Vincent: Luckily, I’m usually easygoing about it. There’s been times when there’s been some conflict, but not recently.

We moved to Japan, because I wanted to get to know (Emiko’s) family and the culture. I like Japan a lot and things have gone quite nicely since.

What are the advantages of having a partner from a foreign country?

Emiko: One advantage is that you can make a connection with a far away, foreign country — and you (and your family) can visit that country.

Also, you can be exposed to different values and open up your mind more. I think it would have been so much different if I’d stayed with my family in Japan. I think it would have made me a small, closed-minded person.

Vincent: For me, just being in Japan has been a very interesting experience. For example, next week, I’m going to carry mikoshi (portable shrine) in a matsuri (festival). In Japan, there are so many cultural things that are unique and interesting. In Seattle, there aren’t so many things like that.

Being a foreigner in Japan is sometimes almost being like a celebrity. If I’m in America, I’m just another American. If I’m in Japan, I stand out a bit. If you like attention, that’s definitely an advantage.
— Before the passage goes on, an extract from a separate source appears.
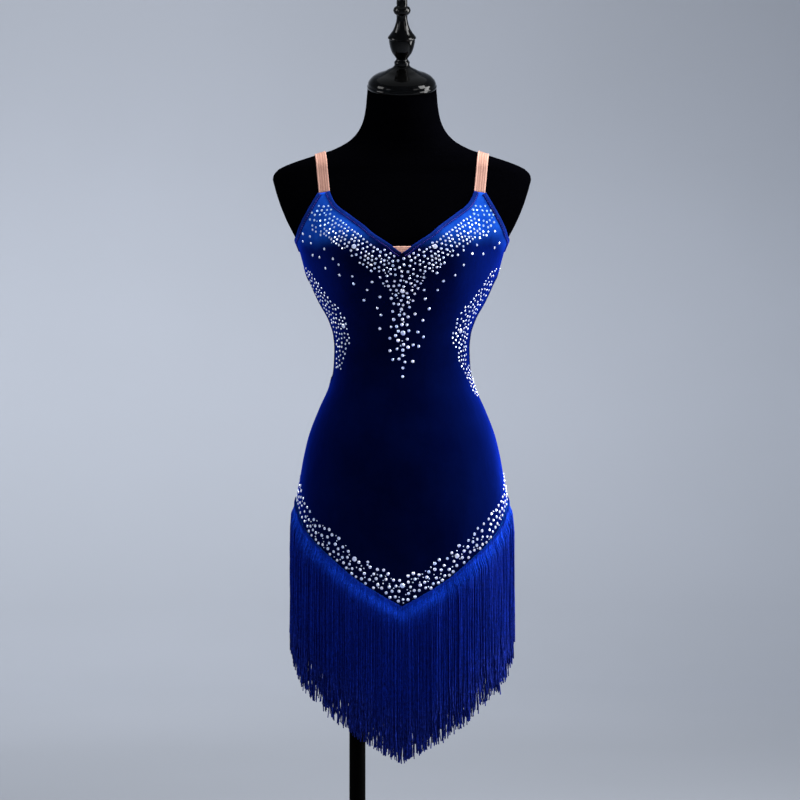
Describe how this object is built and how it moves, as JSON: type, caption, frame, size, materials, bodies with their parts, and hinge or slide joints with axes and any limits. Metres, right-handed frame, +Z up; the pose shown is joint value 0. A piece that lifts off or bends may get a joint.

What is your dream for the future?

Vincent: I want to support myself and Emiko with my writing so I can be free to move to Seattle in the summers. I hate the summers here, because it’s too hot. I want to be mobile eventually. I’ve always wanted to be a writer, even when I was a little kid.

Emiko: I don’t really know what I want to do. My father became ill right before we came back to Japan. Since then, he’s been sick and my mother is taking care of him at home. I’ve been helping my mother for the last three years, because we live close to them.

I don’t know what I’m doing right now. I liked working at the bank in Seattle. I think I did well — I liked talking to the customers, and I made lots of friends. I really miss that.

Vincent: That’s why my mobility goal is so important, where we can have two houses — one in Seattle and another here.